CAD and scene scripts
———

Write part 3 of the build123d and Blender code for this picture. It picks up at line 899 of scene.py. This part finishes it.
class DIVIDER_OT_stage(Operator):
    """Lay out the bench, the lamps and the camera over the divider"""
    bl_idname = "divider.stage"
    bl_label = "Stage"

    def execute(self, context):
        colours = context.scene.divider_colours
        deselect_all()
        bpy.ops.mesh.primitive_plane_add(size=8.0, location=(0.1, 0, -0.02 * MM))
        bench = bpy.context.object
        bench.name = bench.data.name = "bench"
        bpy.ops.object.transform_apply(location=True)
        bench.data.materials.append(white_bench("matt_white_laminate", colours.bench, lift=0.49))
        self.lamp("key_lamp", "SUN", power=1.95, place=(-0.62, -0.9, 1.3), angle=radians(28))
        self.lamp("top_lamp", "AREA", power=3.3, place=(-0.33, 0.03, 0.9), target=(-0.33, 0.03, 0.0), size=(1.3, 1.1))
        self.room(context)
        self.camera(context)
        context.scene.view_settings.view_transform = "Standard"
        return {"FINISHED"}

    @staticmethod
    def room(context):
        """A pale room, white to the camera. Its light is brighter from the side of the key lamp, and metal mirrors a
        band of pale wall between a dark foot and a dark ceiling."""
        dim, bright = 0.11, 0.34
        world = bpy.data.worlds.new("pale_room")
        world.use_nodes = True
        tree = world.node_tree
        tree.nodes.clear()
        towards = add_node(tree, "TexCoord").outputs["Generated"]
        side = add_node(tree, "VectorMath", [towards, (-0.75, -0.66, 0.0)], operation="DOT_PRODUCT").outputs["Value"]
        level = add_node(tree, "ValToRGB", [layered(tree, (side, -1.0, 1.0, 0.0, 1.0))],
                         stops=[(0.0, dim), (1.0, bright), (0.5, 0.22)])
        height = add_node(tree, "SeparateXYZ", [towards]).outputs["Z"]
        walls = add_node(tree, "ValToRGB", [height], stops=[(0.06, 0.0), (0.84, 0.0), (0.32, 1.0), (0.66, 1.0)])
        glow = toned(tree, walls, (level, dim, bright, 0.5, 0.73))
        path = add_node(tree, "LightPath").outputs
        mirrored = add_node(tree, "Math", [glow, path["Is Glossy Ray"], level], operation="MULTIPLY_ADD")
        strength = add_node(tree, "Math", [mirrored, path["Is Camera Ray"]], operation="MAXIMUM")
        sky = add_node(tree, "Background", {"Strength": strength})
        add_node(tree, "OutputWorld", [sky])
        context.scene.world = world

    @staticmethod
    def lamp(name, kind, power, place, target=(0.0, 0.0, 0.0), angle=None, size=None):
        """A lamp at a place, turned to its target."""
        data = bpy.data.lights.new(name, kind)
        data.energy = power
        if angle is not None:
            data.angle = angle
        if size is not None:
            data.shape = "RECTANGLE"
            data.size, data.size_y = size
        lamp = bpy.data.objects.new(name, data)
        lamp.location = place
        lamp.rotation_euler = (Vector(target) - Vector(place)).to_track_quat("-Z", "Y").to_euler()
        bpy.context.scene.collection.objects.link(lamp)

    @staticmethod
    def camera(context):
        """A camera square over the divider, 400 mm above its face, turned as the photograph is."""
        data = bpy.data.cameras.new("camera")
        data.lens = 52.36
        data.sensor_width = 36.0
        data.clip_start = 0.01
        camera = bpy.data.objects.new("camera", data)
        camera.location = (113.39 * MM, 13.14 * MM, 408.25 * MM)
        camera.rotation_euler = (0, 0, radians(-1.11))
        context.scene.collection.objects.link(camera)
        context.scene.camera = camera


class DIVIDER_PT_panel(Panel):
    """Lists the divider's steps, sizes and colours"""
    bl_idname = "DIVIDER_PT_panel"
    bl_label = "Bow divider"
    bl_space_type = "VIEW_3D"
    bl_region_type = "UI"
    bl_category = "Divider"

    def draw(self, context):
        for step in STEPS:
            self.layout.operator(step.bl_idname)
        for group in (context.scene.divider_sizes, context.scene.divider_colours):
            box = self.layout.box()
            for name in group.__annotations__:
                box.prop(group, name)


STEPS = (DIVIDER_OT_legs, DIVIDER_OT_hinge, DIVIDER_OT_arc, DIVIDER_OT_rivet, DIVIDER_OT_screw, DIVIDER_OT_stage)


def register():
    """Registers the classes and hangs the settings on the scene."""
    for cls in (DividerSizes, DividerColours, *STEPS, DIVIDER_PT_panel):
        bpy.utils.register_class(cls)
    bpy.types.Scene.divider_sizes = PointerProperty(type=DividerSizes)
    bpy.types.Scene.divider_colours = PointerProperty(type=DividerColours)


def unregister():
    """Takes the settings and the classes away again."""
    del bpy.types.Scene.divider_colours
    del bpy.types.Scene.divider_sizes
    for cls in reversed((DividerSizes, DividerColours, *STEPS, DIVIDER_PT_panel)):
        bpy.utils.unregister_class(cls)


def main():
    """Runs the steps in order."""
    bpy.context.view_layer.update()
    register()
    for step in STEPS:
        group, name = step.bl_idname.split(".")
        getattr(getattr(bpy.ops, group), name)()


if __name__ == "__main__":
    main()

———

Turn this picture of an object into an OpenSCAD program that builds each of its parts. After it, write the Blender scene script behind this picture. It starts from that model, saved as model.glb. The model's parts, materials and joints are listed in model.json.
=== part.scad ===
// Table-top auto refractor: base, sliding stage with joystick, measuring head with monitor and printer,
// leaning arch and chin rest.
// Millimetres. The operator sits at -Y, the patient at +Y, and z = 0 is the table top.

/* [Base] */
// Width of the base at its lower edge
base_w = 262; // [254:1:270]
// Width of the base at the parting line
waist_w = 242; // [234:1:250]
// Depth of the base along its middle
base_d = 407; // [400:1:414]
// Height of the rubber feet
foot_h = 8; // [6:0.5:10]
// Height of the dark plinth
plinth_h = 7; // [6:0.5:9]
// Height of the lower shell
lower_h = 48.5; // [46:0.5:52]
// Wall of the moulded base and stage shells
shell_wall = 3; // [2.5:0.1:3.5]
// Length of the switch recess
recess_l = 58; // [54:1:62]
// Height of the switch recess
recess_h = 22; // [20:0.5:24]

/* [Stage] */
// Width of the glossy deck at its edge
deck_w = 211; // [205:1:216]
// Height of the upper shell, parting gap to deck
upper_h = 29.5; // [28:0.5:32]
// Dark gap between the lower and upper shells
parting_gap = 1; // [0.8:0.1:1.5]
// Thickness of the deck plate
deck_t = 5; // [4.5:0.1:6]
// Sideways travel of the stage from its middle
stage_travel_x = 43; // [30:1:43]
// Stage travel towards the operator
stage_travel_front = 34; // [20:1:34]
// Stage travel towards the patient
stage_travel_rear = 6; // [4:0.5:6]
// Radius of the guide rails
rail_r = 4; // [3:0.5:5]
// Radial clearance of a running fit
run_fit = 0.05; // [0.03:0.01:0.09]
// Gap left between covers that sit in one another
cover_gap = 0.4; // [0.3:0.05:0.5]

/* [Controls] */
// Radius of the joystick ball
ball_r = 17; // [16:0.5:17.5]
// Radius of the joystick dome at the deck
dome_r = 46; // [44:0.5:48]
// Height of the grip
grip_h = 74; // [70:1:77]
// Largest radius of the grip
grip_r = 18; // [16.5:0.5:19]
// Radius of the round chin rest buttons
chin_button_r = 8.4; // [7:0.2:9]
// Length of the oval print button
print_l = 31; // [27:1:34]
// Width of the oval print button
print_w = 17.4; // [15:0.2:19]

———

● Aim of the task:
Provide an exact reproduction of only those lines that start at the line containing "Turn this picture" and end at the line containing "the table top.", inclusive.

● Solution for this problem:
Turn this picture of an object into an OpenSCAD program that builds each of its parts. After it, write the Blender scene script behind this picture. It starts from that model, saved as model.glb. The model's parts, materials and joints are listed in model.json.
=== part.scad ===
// Table-top auto refractor: base, sliding stage with joystick, measuring head with monitor and printer,
// leaning arch and chin rest.
// Millimetres. The operator sits at -Y, the patient at +Y, and z = 0 is the table top.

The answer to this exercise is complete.